Friction
Friction
I can’t be the only one struck by the commonalities between building sustainable businesses on the app store and NSA spying. Or my moving to Taiwan.
(Forgive me one more meta-ish post; I’m still a bit jet-lagged).
First the app store: the inability to monetize existing customers is a primary reason why it’s difficult to build a sustainable business on apps alone. But there’s a second, more fundamental issue at play as well: the absence of friction in searching for, purchasing, downloading, and installing apps.
On one hand, this is a great thing, especially for users. Finding and installing apps is trivial, easily accomplished on the bus, on the couch, or on the can. And it’s great for developers, as a set; the ease with which apps are installed via app stores likely means exponentially more apps have been installed in the last five years than in the thirty-five years that preceded the App Store.
But, for individual developers, the benefits are much less clear cut. The friction of packaging an app, negotiating retail placement, and distribution in the pre-App Store days meant many fewer users ultimately purchased apps (the web solved the distribution challenge, but none of the marketing and installation ones). However, if you did build one of the apps that were widely available for purchase, you also had many fewer competitors.
Before the app store, initial success was hard, but once achieved, a sustainable business almost certainly resulted. On app stores, success is much easier, but sustainability is that much more elusive. Any changes that Apple, Google, or any other platform owner makes to enable more sustainable businesses on the app store will only go so far in alleviating this economic reality.
Friction was the foundation of sustainability, and now friction is gone.
NSA revelations continue to dominate Techmeme , weeks after the initial Guardian story about Verizon collecting records on every call on its network.
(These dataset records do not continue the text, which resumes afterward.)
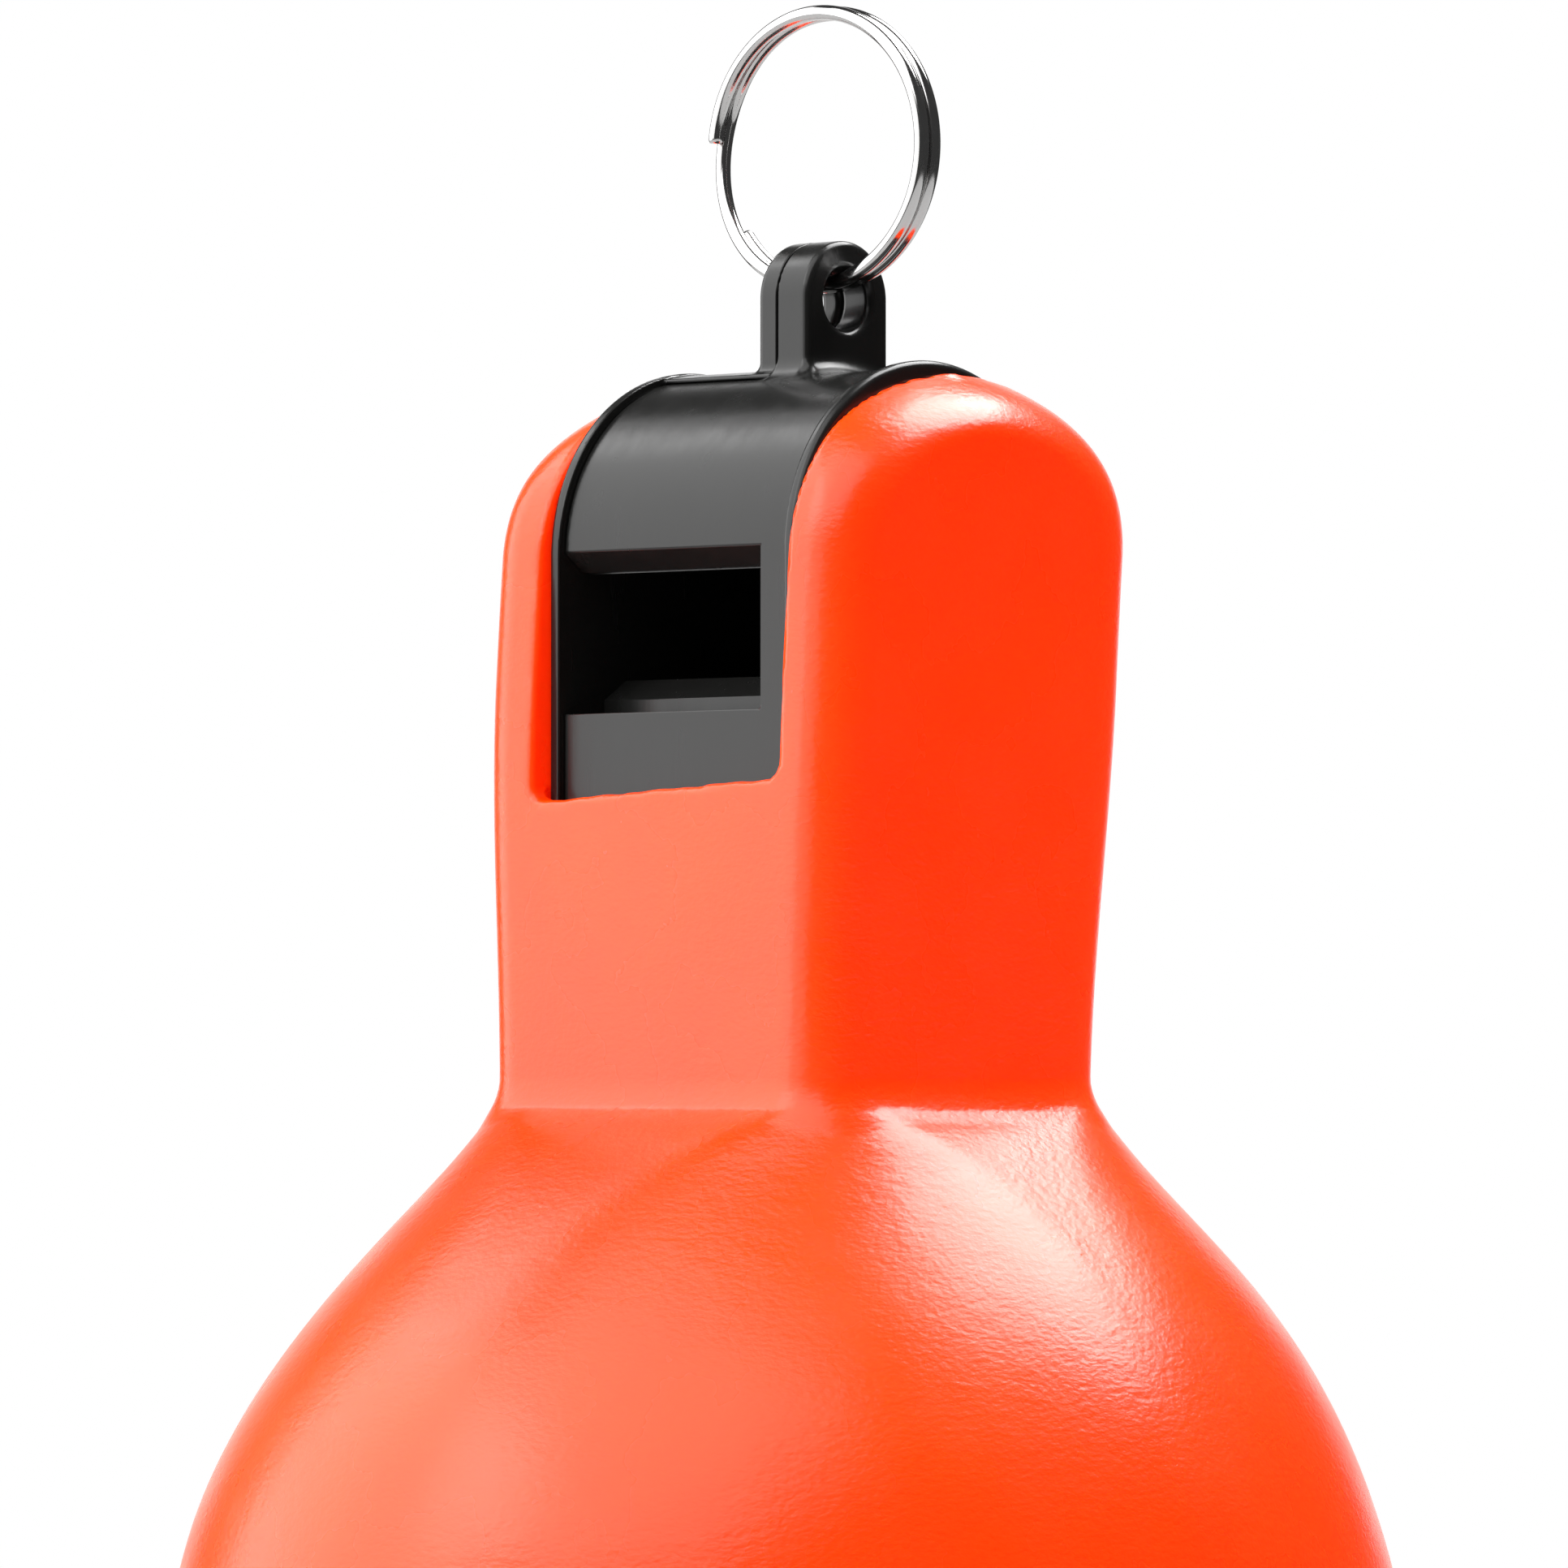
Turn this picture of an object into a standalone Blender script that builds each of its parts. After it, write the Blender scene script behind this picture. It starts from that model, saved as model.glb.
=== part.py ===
"""A hand-squeezed whistle: a soft bulb with a square neck, and a two-piece plastic whistle pressed into the neck.

The whistle stands mouthpiece down.  Squeezing the bulb blows air up a flat windway behind the front plate, across
the window and onto the sharp edge above it, and the round barrel behind the window sounds.  A lug on top of the
barrel carries a split ring.  The frame is in metres: X runs across the whistle, -Y is the side with the window,
+Z is up, and the origin is the middle of the bulb's flat base.
"""

import math

import bmesh
import bpy
from mathutils import Vector

# Bulb: a round shell, flattened underneath
BULB_RADIUS = 0.0335
BULB_CENTRE_Z = 0.0300
BULB_WALL = 0.0021
FLOOR_THICKNESS = 0.0024

# Neck: a rounded box that grows out of the bulb and ends in two domed cheeks
NECK_HALF_WIDTH = 0.0140
NECK_FRONT = 0.0103
NECK_BACK = 0.0133
FRONT_CORNER = 0.0032
BACK_CORNER = 0.0045
NECK_TAPER = 0.030
NECK_LEAN = 0.0008
NECK_LOW_Z = 0.0624
NECK_HIGH_Z = 0.0850
CREASE_FILLET = 0.0054
FILLET_DROP = 0.0034
FILLET_REACH = 0.0100
CHEEK_EDGE = 0.0060
CHEEK_RISE = 0.0105
CHEEK_LEAN = 0.0010
CHEEK_ROUNDING = 0.0023

# Whistle: its barrel's axis runs along X, and its other heights and depths are from that axis
WHISTLE_X = 0.0004
BARREL_Y = 0.0012
BARREL_Z = 0.0917
BARREL_RADIUS = 0.0099
WALL = 0.0015
RIM = 0.0004
HALF_WIDTH = 0.00935
SIDE_PLATE = 0.0010
BODY_SIDE = 0.0029
BEAD = 0.0009
PLATE_EDGE = 0.0003
GAP = 0.0003
STEM_BACK = 0.0084
STEM_DROP = 0.0286
LIP_TOP = 0.0003
LIP_EDGE = -0.0008
LIP_DEPTH = 0.0014
FRONT_PLATE_TOP = -0.0083
WINDWAY = 0.00135
BLOCK_TOP = -0.0064
BLOCK_STEP = -0.0075
BLOCK_LENGTH = 0.0130
BARB_DEPTH = 0.0008
BARB_HEIGHT = 0.0024

# Lug and its hole
LUG_Y = BARREL_Y + 0.0011
LUG_HALF_WIDTH = 0.0019
LUG_RADIUS = 0.0031
LUG_HOLE_Z = BARREL_Z + 0.0139
LUG_HOLE_RADIUS = 0.0017
LUG_FLARE = 0.0010
LUG_EDGE = 0.00015
LUG_SEAM_X = -0.0004
WEB_THICKNESS = 0.0006

# Openings that the neck leaves round the whistle
FRONT_OPENING_Z = BARREL_Z - 0.0124
BACK_OPENING_Z = BARREL_Z + 0.0036

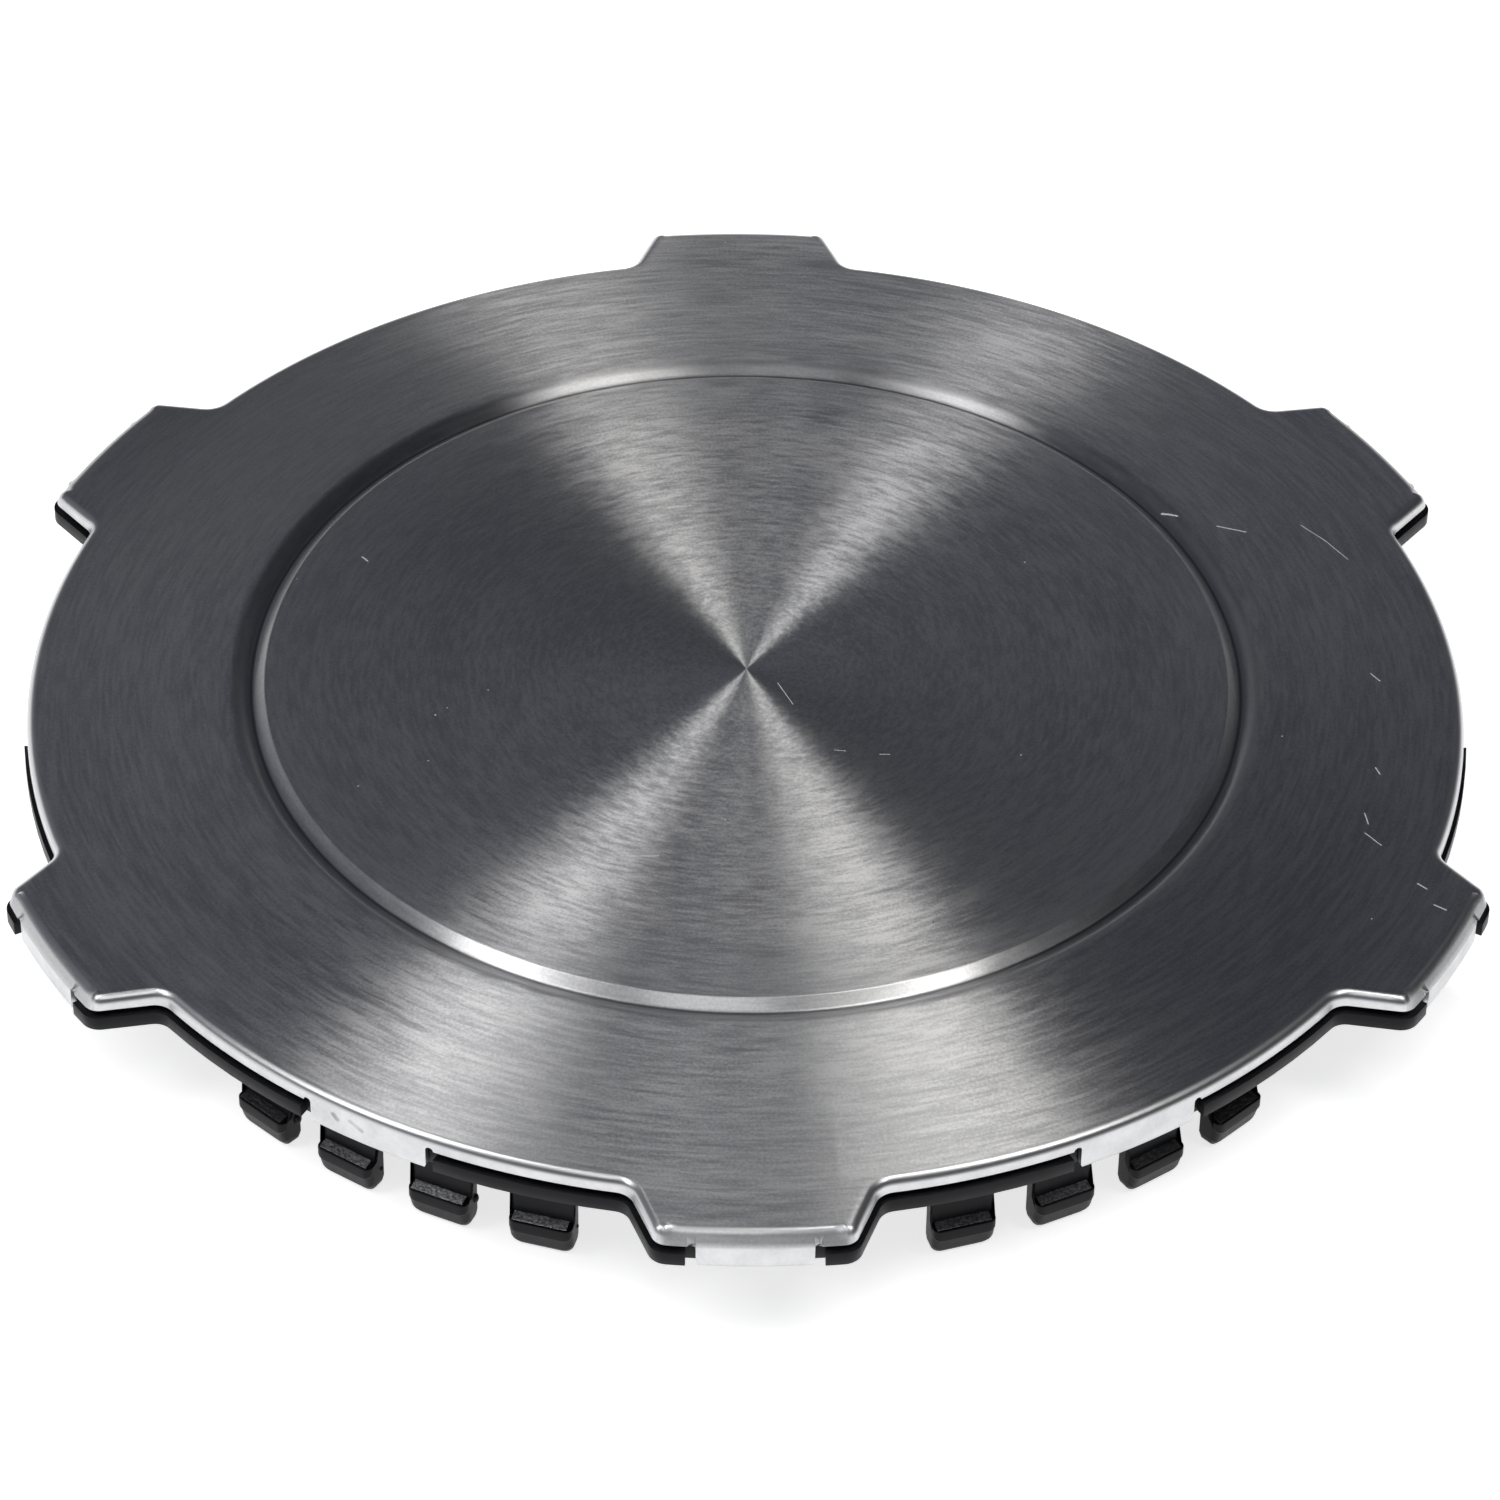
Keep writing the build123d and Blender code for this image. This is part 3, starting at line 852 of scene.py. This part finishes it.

David Simon, of The Wire fame, wasn’t that impressed with the Verizon revelations:
Having labored as a police reporter in the days before the Patriot Act, I can assure all there has always been a stage before the wiretap, a preliminary process involving the capture, retention and analysis of raw data. It has been so for decades now in this country. The only thing new here, from a legal standpoint, is the scale on which the FBI and NSA are apparently attempting to cull anti-terrorism leads from that data. But the legal and moral principles? Same old stuff.
Allow for a comparable example, dating to the early 1980s in a place called Baltimore, Maryland.
The example involves pay phones and pagers, and the collection of metadata surrounding calls, but not the calls themselves. To requote Simon:
The only thing new here, from a legal standpoint, is the scale on which the FBI and NSA are apparently attempting to cull anti-terrorism leads from that data.
Let’s say Simon is right, and was universally acknowledged as such; I bet the outrage would persist. The problem is the lack of friction.
In Baltimore, those detectives had to identify the relevant pay phones, install a dialed-number recorder on each pay phone, clone the pagers, and even then they often didn’t know who the drug dealers were.
Things are much easier today; global communications is largely routed through a few key backbone and service providers, many of which are located in the US. It’s arguably easier to collect the call records of everyone on the planet – and identify them – than it was to collect the records and identities of those Baltimore drug dealers.
One could argue that friction was the foundation of our privacy, and now friction is gone.
I am typing this in Taiwan, rushing to finish in time for the West Coast AM Twitter rush. I know that when I press “Post” people from all over the world will read the words I wrote just seconds earlier. Soon, I’ll start work with a company that is entirely virtual, allowing me to live anywhere I want.
The Internet has removed the friction of time and place, and I am benefitting greatly.
Of course it cuts the other way; I grew up in the Midwest, which means this isn’t my first exposure to the intersection of work and geographic independence. Usually it’s the jobs that move, while the workers are left behind.
Friction was the foundation of our job market, and now friction is gone.
This blog will soon return to the more concrete world of high-tech strategy, value chains, and app store economics, but underlying everything is the seismic change that is only just beginning: if there is a single phrase that describes the effect of the Internet, it is the elimination of friction.
With the loss of friction, there is necessarily the loss of everything built on friction, including value, privacy, and livelihoods. And that’s only three examples! The Internet is pulling out the foundations of nearly every institution and social more that our society is built upon.
Count me with those who believe the Internet is on par with the industrial revolution, the full impact of which stretched over centuries . And it wasn’t all good. Like today, the industrial revolution included a period of time that saw many lose their jobs and a massive surge in inequality. It also lifted millions of others out of sustenance farming. Then again, it also propagated slavery, particularly in North America. The industrial revolution led to new monetary systems, and it created robber barons. Modern democracies sprouted from the industrial revolution, and so did fascism and communism. The quality of life of millions and millions was unimaginably improved, and millions and millions died in two unimaginably terrible wars.
Change is guaranteed, but the type of change is not; never is that more true than today. See, friction makes everything harder, both the good we can do, but also the unimaginably terrible. In our zeal to reduce friction and our eagerness to celebrate the good, we ought not lose sight of the potential bad.
We are creating the future, and “better” does not win by default.